# [REQUIREMENTS]
Your task is to locate every line holding the string "where" and to copy each of them.

=====

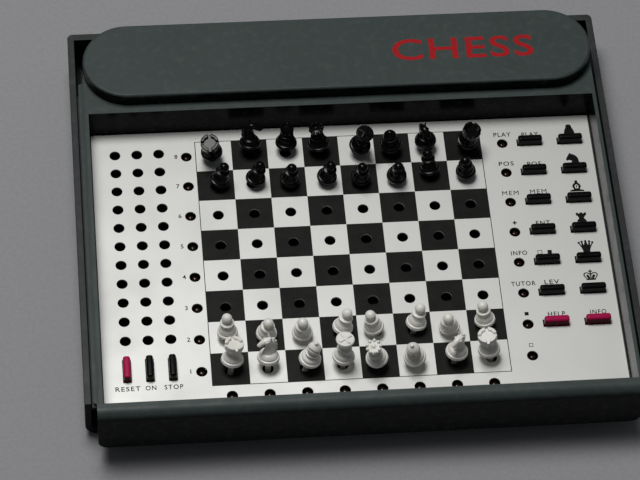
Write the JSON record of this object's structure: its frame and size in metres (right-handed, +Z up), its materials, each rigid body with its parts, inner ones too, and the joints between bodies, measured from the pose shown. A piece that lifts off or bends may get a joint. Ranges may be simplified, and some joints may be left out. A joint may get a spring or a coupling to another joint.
{
  "type": "chess computer",
  "caption": "Travel chess computer with a recessed metal playing field, peg chessmen standing in their holes, press keys and a slide-off cover stowed under it.",
  "frame": {"origin": "middle of the whole object's footprint, on the surface it rests on", "axes": "+X to the player's right, +Y away from the player towards the battery hump, +Z up"},
  "size_m": [0.223, 0.1926, 0.0388],
  "materials": {
    "housing": "satin moulded",
    "cover": "satin moulded",
    "panel": "fine brushed, dark printed squares",
    "key_black": "satin",
    "key_red": "satin",
    "lamp": "tinted clear",
    "white_men": "satin moulded",
    "black_men": "satin moulded",
    "board": "lacquered",
    "cell": "printed sleeve",
    "spring_steel": "plated",
    "screw": "plated",
    "foot": "matt"
  },
  "bodies": {
    "housing": {"top_housing": "housing", "bottom_housing": "housing", "panel_plate": "panel", "circuit_board": "board", "leds": "lamp", "batteries": "cell", "battery_contacts": "spring_steel", "screws": "screw", "feet": "foot"},
    "cover": {"cover": "cover"},
    "battery_door": {"battery_door": "housing"},
    "black_bishop_c8": {"black_bishop_c8": "black_men"},
    "black_bishop_f8": {"black_bishop_f8": "black_men"},
    "black_king_e8": {"black_king_e8": "black_men"},
    "black_knight_b8": {"black_knight_b8": "black_men"},
    "black_knight_g8": {"black_knight_g8": "black_men"},
    "black_pawn_a7": {"black_pawn_a7": "black_men"},
    "black_pawn_b7": {"black_pawn_b7": "black_men"},
    "black_pawn_c7": {"black_pawn_c7": "black_men"},
    "black_pawn_d7": {"black_pawn_d7": "black_men"},
    "black_pawn_e7": {"black_pawn_e7": "black_men"},
    "black_pawn_f7": {"black_pawn_f7": "black_men"},
    "black_pawn_g7": {"black_pawn_g7": "black_men"},
    "black_pawn_h7": {"black_pawn_h7": "black_men"},
    "black_queen_d8": {"black_queen_d8": "black_men"},
    "black_rook_a8": {"black_rook_a8": "black_men"},
    "black_rook_h8": {"black_rook_h8": "black_men"},
    "key_bishop": {"key_bishop": "key_black"},
    "key_enter": {"key_enter": "key_black"},
    "key_help": {"key_help": "key_red"},
    "key_info": {"key_info": "key_red"},
    "key_king": {"key_king": "key_black"},
    "key_knight": {"key_knight": "key_black"},
    "key_level": {"key_level": "key_black"},
    "key_memory": {"key_memory": "key_black"},
    "key_on": {"key_on": "key_black"},
    "key_pawn": {"key_pawn": "key_black"},
    "key_play": {"key_play": "key_black"},
    "key_position": {"key_position": "key_black"},
    "key_queen": {"key_queen": "key_black"},
    "key_reset": {"key_reset": "key_red"},
    "key_rook": {"key_rook": "key_black"},
    "key_side": {"key_side": "key_black"},
    "key_stop": {"key_stop": "key_black"},
    "white_bishop_c1": {"white_bishop_c1": "white_men"},
    "white_bishop_f1": {"white_bishop_f1": "white_men"},
    "white_king_d1": {"white_king_d1": "white_men"},
    "white_knight_b1": {"white_knight_b1": "white_men"},
    "white_knight_g1": {"white_knight_g1": "white_men"},
    "white_pawn_a2": {"white_pawn_a2": "white_men"},
    "white_pawn_b2": {"white_pawn_b2": "white_men"},
    "white_pawn_c2": {"white_pawn_c2": "white_men"},
    "white_pawn_d2": {"white_pawn_d2": "white_men"},
    "white_pawn_e2": {"white_pawn_e2": "white_men"},
    "white_pawn_f2": {"white_pawn_f2": "white_men"},
    "white_pawn_g2": {"white_pawn_g2": "white_men"},
    "white_pawn_h2": {"white_pawn_h2": "white_men"},
    "white_queen_e1": {"white_queen_e1": "white_men"},
    "white_rook_a1": {"white_rook_a1": "white_men"},
    "white_rook_h1": {"white_rook_h1": "white_men"}
  },
  "joints": [
    {"name": "cover_slide", "type": "slide", "parent": "housing", "child": "cover", "axis": [0, 1, 0], "range_m": [0, 0.182]},
    {"name": "battery_door_slide", "type": "slide", "parent": "housing", "child": "battery_door", "axis": [0, 1, 0], "range_m": [0, 0.005]},
    {"name": "black_bishop_c8_lift", "type": "slide", "parent": "housing", "child": "black_bishop_c8", "axis": [0, 0, 1], "range_m": [0, 0.03]},
    {"name": "black_bishop_f8_lift", "type": "slide", "parent": "housing", "child": "black_bishop_f8", "axis": [0, 0, 1], "range_m": [0, 0.03]},
    {"name": "black_king_e8_lift", "type": "slide", "parent": "housing", "child": "black_king_e8", "axis": [0, 0, 1], "range_m": [0, 0.03]},
    {"name": "black_knight_b8_lift", "type": "slide", "parent": "housing", "child": "black_knight_b8", "axis": [0, 0, 1], "range_m": [0, 0.03]},
    {"name": "black_knight_g8_lift", "type": "slide", "parent": "housing", "child": "black_knight_g8", "axis": [0, 0, 1], "range_m": [0, 0.03]},
    {"name": "black_pawn_a7_lift", "type": "slide", "parent": "housing", "child": "black_pawn_a7", "axis": [0, 0, 1], "range_m": [0, 0.03]},
    {"name": "black_pawn_b7_lift", "type": "slide", "parent": "housing", "child": "black_pawn_b7", "axis": [0, 0, 1], "range_m": [0, 0.03]},
    {"name": "black_pawn_c7_lift", "type": "slide", "parent": "housing", "child": "black_pawn_c7", "axis": [0, 0, 1], "range_m": [0, 0.03]},
    {"name": "black_pawn_d7_lift", "type": "slide", "parent": "housing", "child": "black_pawn_d7", "axis": [0, 0, 1], "range_m": [0, 0.03]},
    {"name": "black_pawn_e7_lift", "type": "slide", "parent": "housing", "child": "black_pawn_e7", "axis": [0, 0, 1], "range_m": [0, 0.03]},
    {"name": "black_pawn_f7_lift", "type": "slide", "parent": "housing", "child": "black_pawn_f7", "axis": [0, 0, 1], "range_m": [0, 0.03]},
    {"name": "black_pawn_g7_lift", "type": "slide", "parent": "housing", "child": "black_pawn_g7", "axis": [0, 0, 1], "range_m": [0, 0.03]},
    {"name": "black_pawn_h7_lift", "type": "slide", "parent": "housing", "child": "black_pawn_h7", "axis": [0, 0, 1], "range_m": [0, 0.03]},
    {"name": "black_queen_d8_lift", "type": "slide", "parent": "housing", "child": "black_queen_d8", "axis": [0, 0, 1], "range_m": [0, 0.03]},
    {"name": "black_rook_a8_lift", "type": "slide", "parent": "housing", "child": "black_rook_a8", "axis": [0, 0, 1], "range_m": [0, 0.03]},
    {"name": "black_rook_h8_lift", "type": "slide", "parent": "housing", "child": "black_rook_h8", "axis": [0, 0, 1], "range_m": [0, 0.03]},
    {"name": "key_bishop_press", "type": "slide", "parent": "housing", "child": "key_bishop", "axis": [0, 0, -1], "range_m": [0, 0.0008], "stiffness_N_per_m": 250},
    {"name": "key_enter_press", "type": "slide", "parent": "housing", "child": "key_enter", "axis": [0, 0, -1], "range_m": [0, 0.0008], "stiffness_N_per_m": 250},
    {"name": "key_help_press", "type": "slide", "parent": "housing", "child": "key_help", "axis": [0, 0, -1], "range_m": [0, 0.0008], "stiffness_N_per_m": 250},
    {"name": "key_info_press", "type": "slide", "parent": "housing", "child": "key_info", "axis": [0, 0, -1], "range_m": [0, 0.0008], "stiffness_N_per_m": 250},
    {"name": "key_king_press", "type": "slide", "parent": "housing", "child": "key_king", "axis": [0, 0, -1], "range_m": [0, 0.0008], "stiffness_N_per_m": 250},
    {"name": "key_knight_press", "type": "slide", "parent": "housing", "child": "key_knight", "axis": [0, 0, -1], "range_m": [0, 0.0008], "stiffness_N_per_m": 250},
    {"name": "key_level_press", "type": "slide", "parent": "housing", "child": "key_level", "axis": [0, 0, -1], "range_m": [0, 0.0008], "stiffness_N_per_m": 250},
    {"name": "key_memory_press", "type": "slide", "parent": "housing", "child": "key_memory", "axis": [0, 0, -1], "range_m": [0, 0.0008], "stiffness_N_per_m": 250},
    {"name": "key_on_press", "type": "slide", "parent": "housing", "child": "key_on", "axis": [0, 0, -1], "range_m": [0, 0.0008], "stiffness_N_per_m": 250},
    {"name": "key_pawn_press", "type": "slide", "parent": "housing", "child": "key_pawn", "axis": [0, 0, -1], "range_m": [0, 0.0008], "stiffness_N_per_m": 250},
    {"name": "key_play_press", "type": "slide", "parent": "housing", "child": "key_play", "axis": [0, 0, -1], "range_m": [0, 0.0008], "stiffness_N_per_m": 250},
    {"name": "key_position_press", "type": "slide", "parent": "housing", "child": "key_position", "axis": [0, 0, -1], "range_m": [0, 0.0008], "stiffness_N_per_m": 250},
    {"name": "key_queen_press", "type": "slide", "parent": "housing", "child": "key_queen", "axis": [0, 0, -1], "range_m": [0, 0.0008], "stiffness_N_per_m": 250},
    {"name": "key_reset_press", "type": "slide", "parent": "housing", "child": "key_reset", "axis": [0, 0, -1], "range_m": [0, 0.0008], "stiffness_N_per_m": 250},
    {"name": "key_rook_press", "type": "slide", "parent": "housing", "child": "key_rook", "axis": [0, 0, -1], "range_m": [0, 0.0008], "stiffness_N_per_m": 250},
    {"name": "key_side_press", "type": "slide", "parent": "housing", "child": "key_side", "axis": [0, 0, -1], "range_m": [0, 0.0008], "stiffness_N_per_m": 250},
    {"name": "key_stop_press", "type": "slide", "parent": "housing", "child": "key_stop", "axis": [0, 0, -1], "range_m": [0, 0.0008], "stiffness_N_per_m": 250},
    {"name": "white_bishop_c1_lift", "type": "slide", "parent": "housing", "child": "white_bishop_c1", "axis": [0, 0, 1], "range_m": [0, 0.03]},
    {"name": "white_bishop_f1_lift", "type": "slide", "parent": "housing", "child": "white_bishop_f1", "axis": [0, 0, 1], "range_m": [0, 0.03]},
    {"name": "white_king_d1_lift", "type": "slide", "parent": "housing", "child": "white_king_d1", "axis": [0, 0, 1], "range_m": [0, 0.03]},
    {"name": "white_knight_b1_lift", "type": "slide", "parent": "housing", "child": "white_knight_b1", "axis": [0, 0, 1], "range_m": [0, 0.03]},
    {"name": "white_knight_g1_lift", "type": "slide", "parent": "housing", "child": "white_knight_g1", "axis": [0, 0, 1], "range_m": [0, 0.03]},
    {"name": "white_pawn_a2_lift", "type": "slide", "parent": "housing", "child": "white_pawn_a2", "axis": [0, 0, 1], "range_m": [0, 0.03]},
    {"name": "white_pawn_b2_lift", "type": "slide", "parent": "housing", "child": "white_pawn_b2", "axis": [0, 0, 1], "range_m": [0, 0.03]},
    {"name": "white_pawn_c2_lift", "type": "slide", "parent": "housing", "child": "white_pawn_c2", "axis": [0, 0, 1], "range_m": [0, 0.03]},
    {"name": "white_pawn_d2_lift", "type": "slide", "parent": "housing", "child": "white_pawn_d2", "axis": [0, 0, 1], "range_m": [0, 0.03]},
    {"name": "white_pawn_e2_lift", "type": "slide", "parent": "housing", "child": "white_pawn_e2", "axis": [0, 0, 1], "range_m": [0, 0.03]},
    {"name": "white_pawn_f2_lift", "type": "slide", "parent": "housing", "child": "white_pawn_f2", "axis": [0, 0, 1], "range_m": [0, 0.03]},
    {"name": "white_pawn_g2_lift", "type": "slide", "parent": "housing", "child": "white_pawn_g2", "axis": [0, 0, 1], "range_m": [0, 0.03]},
    {"name": "white_pawn_h2_lift", "type": "slide", "parent": "housing", "child": "white_pawn_h2", "axis": [0, 0, 1], "range_m": [0, 0.03]},
    {"name": "white_queen_e1_lift", "type": "slide", "parent": "housing", "child": "white_queen_e1", "axis": [0, 0, 1], "range_m": [0, 0.03]},
    {"name": "white_rook_a1_lift", "type": "slide", "parent": "housing", "child": "white_rook_a1", "axis": [0, 0, 1], "range_m": [0, 0.03]},
    {"name": "white_rook_h1_lift", "type": "slide", "parent": "housing", "child": "white_rook_h1", "axis": [0, 0, 1], "range_m": [0, 0.03]}
  ]
}
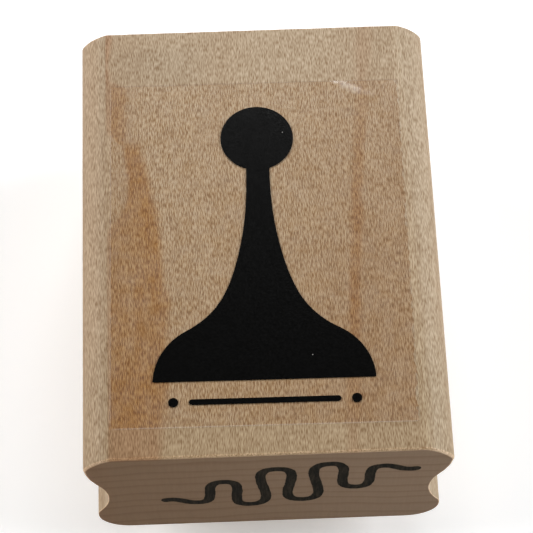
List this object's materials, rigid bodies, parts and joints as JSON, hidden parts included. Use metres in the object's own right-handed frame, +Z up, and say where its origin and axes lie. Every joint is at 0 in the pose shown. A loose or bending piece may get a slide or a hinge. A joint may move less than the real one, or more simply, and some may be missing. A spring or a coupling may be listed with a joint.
{
  "type": "wood-mounted rubber stamp",
  "caption": "Maple block with finger grooves, clear index label with a pawn print, and a cushioned rubber die that prints the same pawn.",
  "frame": {"origin": "centre of the block's plan at the printing face, where the stamp touches the paper", "axes": "+Z up out of the paper through the block, +Y along the wood grain towards the pawn's head, +X to the right across the finger grooves"},
  "size_m": [0.038, 0.0508, 0.0249],
  "materials": {
    "maple": "bare sanded hard maple",
    "clear_adhesive": "clear acrylic adhesive",
    "clear_film": "clear satin film",
    "label_ink": "black printing ink with a satin sheen",
    "marker_ink": "dry black marker soaked into end grain",
    "cushion_tape": "thin double-sided tape",
    "cushion_foam": "soft closed-cell foam",
    "die_rubber": "deep red moulded rubber, dull"
  },
  "bodies": {
    "block": {"wood_block": "maple", "label_adhesive": "clear_adhesive", "label_film": "clear_film", "label_ink_pawn": "label_ink", "label_ink_rule": "label_ink", "marker_scribble": "marker_ink", "cushion_tape_upper": "cushion_tape", "foam_cushion": "cushion_foam"},
    "die": {"cushion_tape_lower": "cushion_tape", "rubber_die": "die_rubber"}
  },
  "joints": [
    {"name": "die_press", "type": "slide", "parent": "block", "child": "die", "axis": [0, 0, 1], "range_m": [0, 0.0008], "stiffness_N_per_m": 800, "deforming": ["foam_cushion"]}
  ]
}
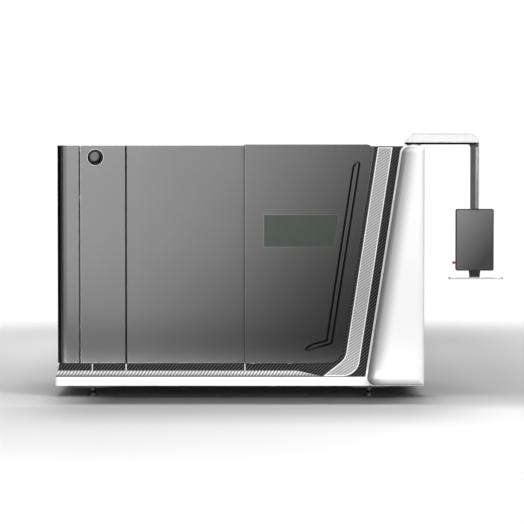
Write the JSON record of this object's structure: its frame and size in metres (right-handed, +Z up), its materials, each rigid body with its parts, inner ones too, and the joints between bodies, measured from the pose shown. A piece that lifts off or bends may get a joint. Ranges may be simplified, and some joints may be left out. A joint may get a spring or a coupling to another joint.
{
  "type": "fiber laser cutting machine",
  "caption": "Enclosed flatbed laser cutter with a sliding door, slat table, gantry and head, leaning side column and a swinging operator console on an arm.",
  "frame": {"origin": "on the floor, at the centre of the four anchor holes in the levelling feet", "axes": "+X along the machine towards the console, +Y from the front to the rear, +Z up"},
  "size_m": [3.843, 2.206, 2.265],
  "materials": {
    "anthracite_paint": "satin powder coat",
    "white_paint": "smooth gloss paint",
    "swoosh_silver": "printed diagonal twill on satin silver",
    "twill_black": "printed diagonal twill on satin black",
    "frame_paint": "textured powder coat",
    "steel": "machined steel",
    "slat_steel": "heat-stained mild steel",
    "zinc": "zinc plated",
    "galvanised": "galvanised sheet",
    "black_rubber": "matt rubber",
    "laser_glass": "dark green laser-safe pane",
    "black_gloss": "polished black",
    "bright_ring": "satin aluminium",
    "dark_plastic": "fine moulded grain",
    "white_plastic": "smooth moulded",
    "screen_glass": "dark glossy cover sheet",
    "red_plastic": "red moulded",
    "motor_black": "black enamel",
    "cabinet_grey": "light grey powder coat",
    "copper": "turned copper alloy"
  },
  "bodies": {
    "machine": {"foot_pads": "zinc", "foot_studs": "zinc", "base_frame": "frame_paint", "skirts": "white_paint", "plinth_band": "twill_black", "plinth_ledge": "swoosh_silver", "enclosure_frame": "frame_paint", "chamber_walls": "cabinet_grey", "corner_panel": "anthracite_paint", "mid_panel": "anthracite_paint", "end_panels": "anthracite_paint", "rear_panels": "anthracite_paint", "roof_panels": "anthracite_paint", "door_jamb": "anthracite_paint", "surround_panel": "twill_black", "swoosh_strip": "swoosh_silver", "column_trim": "white_paint", "column_cover": "white_paint", "column_return": "white_paint", "door_tracks": "steel", "service_hinges": "steel", "cabinet_floor": "galvanised", "laser_source": "cabinet_grey", "drive_cabinet": "cabinet_grey", "exhaust_duct": "galvanised", "machine_bed": "frame_paint", "x_tracks": "steel", "table_frame": "frame_paint", "table_slats": "slat_steel", "x_racks": "steel", "arm_bearing": "bright_ring"},
    "door": {"door_skin": "anthracite_paint", "door_liner": "frame_paint", "door_window": "laser_glass", "grip_tub": "dark_plastic", "grip_bar": "dark_plastic", "door_seal": "black_rubber", "door_runners": "steel"},
    "service_door": {"service_door": "anthracite_paint", "badge_ring": "bright_ring", "badge_dome": "black_gloss"},
    "gantry": {"gantry_beam": "white_paint", "x_motors": "motor_black", "y_tracks": "steel", "y_rack": "steel"},
    "front_pinion": {"x_pinion_front": "steel"},
    "rear_pinion": {"x_pinion_rear": "steel"},
    "carriage": {"carriage": "steel", "y_motor": "motor_black"},
    "cross_pinion": {"y_pinion": "steel"},
    "head": {"cutting_head": "white_plastic", "nozzle": "copper"},
    "drawer": {"slag_drawer": "frame_paint"},
    "arm": {"arm_core": "dark_plastic", "arm_shell": "white_plastic"},
    "console": {"console_housing": "dark_plastic", "console_screen": "screen_glass", "tray_bracket": "dark_plastic"},
    "tray": {"keyboard_tray": "white_plastic"},
    "stop": {"stop_button": "red_plastic"}
  },
  "joints": [
    {"name": "door_slide", "type": "slide", "parent": "machine", "child": "door", "axis": [-1, 0, 0], "range_m": [0, 0.98]},
    {"name": "service_door_swing", "type": "hinge", "parent": "machine", "child": "service_door", "pos_m": [-1.3, -0.933, 1.2], "axis": [0, 0, -1], "range_deg": [0, 100]},
    {"name": "gantry_travel", "type": "slide", "parent": "machine", "child": "gantry", "axis": [1, 0, 0], "range_m": [-1, 0.5]},
    {"name": "carriage_travel", "type": "slide", "parent": "gantry", "child": "carriage", "axis": [0, 1, 0], "range_m": [-0.6, 0.3]},
    {"name": "head_lift", "type": "slide", "parent": "carriage", "child": "head", "axis": [0, 0, 1], "range_m": [-0.05, 0.05]},
    {"name": "rear_pinion_spin", "type": "hinge", "parent": "gantry", "child": "rear_pinion", "pos_m": [0.33, 0.729, 0.87], "axis": [0, 0, 1], "continuous": true},
    {"name": "front_pinion_spin", "type": "hinge", "parent": "gantry", "child": "front_pinion", "pos_m": [0.33, -0.729, 0.87], "axis": [0, 0, 1], "continuous": true},
    {"name": "cross_pinion_spin", "type": "hinge", "parent": "carriage", "child": "cross_pinion", "pos_m": [0.43, 0.25, 1.167], "axis": [1, 0, 0], "continuous": true},
    {"name": "drawer_slide", "type": "slide", "parent": "machine", "child": "drawer", "axis": [0, 1, 0], "range_m": [0, 0.9]},
    {"name": "arm_swivel", "type": "hinge", "parent": "machine", "child": "arm", "pos_m": [1.573, -0.86, 2.15], "axis": [0, 0, 1], "range_deg": [-50, 45]},
    {"name": "console_swivel", "type": "hinge", "parent": "arm", "child": "console", "pos_m": [2.101, -0.86, 1.61], "axis": [0, 0, 1], "range_deg": [-30, 45]},
    {"name": "tray_fold", "type": "hinge", "parent": "console", "child": "tray", "pos_m": [2.101, -0.901, 1.024], "axis": [-1, 0, 0], "range_deg": [0, 85]},
    {"name": "stop_press", "type": "slide", "parent": "console", "child": "stop", "axis": [1, 0, 0], "range_m": [0, 0.006]}
  ],
  "couplings": [
    {"joint": "rear_pinion_spin", "follows": "gantry_travel", "rad_per_m": -33.333},
    {"joint": "front_pinion_spin", "follows": "gantry_travel", "rad_per_m": 33.333},
    {"joint": "cross_pinion_spin", "follows": "carriage_travel", "rad_per_m": -33.333}
  ]
}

=====

# [EXERCISE RESULT]
List this object's materials, rigid bodies, parts and joints as JSON, hidden parts included. Use metres in the object's own right-handed frame, +Z up, and say where its origin and axes lie. Every joint is at 0 in the pose shown. A loose or bending piece may get a slide or a hinge. A joint may move less than the real one, or more simply, and some may be missing. A spring or a coupling may be listed with a joint.
  "frame": {"origin": "centre of the block's plan at the printing face, where the stamp touches the paper", "axes": "+Z up out of the paper through the block, +Y along the wood grain towards the pawn's head, +X to the right across the finger grooves"},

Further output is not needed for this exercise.